In the worst cases, especially when the missing form is caught at the departure airport, passengers could be offloaded or told to rebook to a later flight after completing the process online. Given the tight booking windows and high loads on routes between India and major hubs in North America, Europe, the Middle East and Asia, even a short administrative delay can cascade into missed connections and additional costs.
How to Prepare Before You Fly to India After April 1
Travel specialists and aviation reports consistently advise treating the e-Arrival Card as essential as the visa itself. Before travel, passengers should confirm that they are using the official digital platforms and avoid third-party websites that mimic government portals or attempt to charge unnecessary service fees.
Because the form relies on flight details, travelers are advised to wait until tickets are confirmed but to complete the e-Arrival Card as early as the pre-travel window allows, typically within 72 hours of arrival. Keeping a screenshot or printout of the confirmation and QR code is recommended in case of weak mobile signals at the airport or issues retrieving email attachments on the move.
Those with connecting flights into India should also factor in time-zone differences when calculating the 72-hour window, particularly if they depart from North America or Oceania and cross the International Date Line. Submitting the form too early may fall outside the permitted window, while leaving it to the last minute increases the impact of any technical problems.
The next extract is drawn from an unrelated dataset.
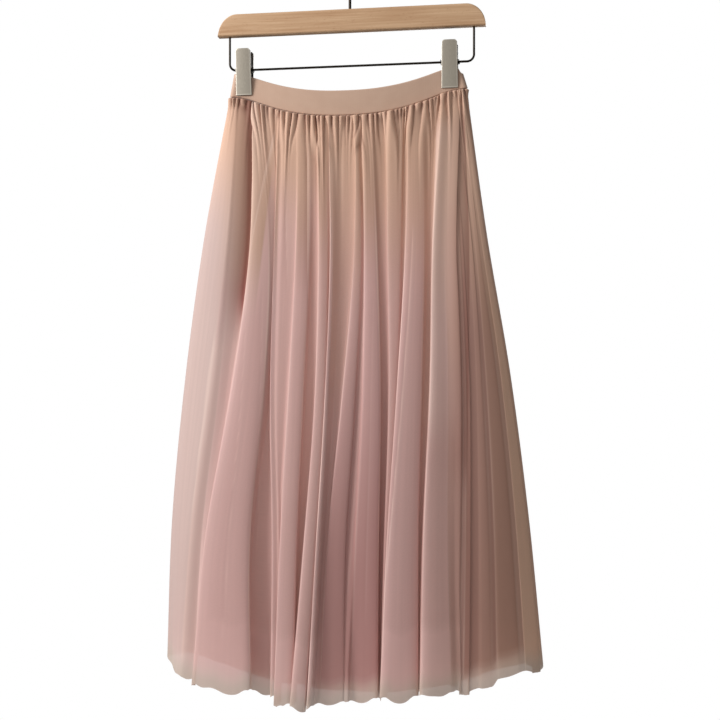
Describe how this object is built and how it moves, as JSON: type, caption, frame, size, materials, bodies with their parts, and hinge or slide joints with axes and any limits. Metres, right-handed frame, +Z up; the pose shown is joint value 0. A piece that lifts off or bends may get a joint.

Finally, travelers who booked their trip before awareness of the new rule became widespread should double-check their airline’s latest check-in requirements, since carriers may update their procedures and pre-travel notifications in the days leading up to April 1, 2026. Treating the e-Arrival Card as a non-negotiable part of the documentation checklist is emerging as the most reliable way to avoid last-minute surprises and keep immigration queues in India as short as possible.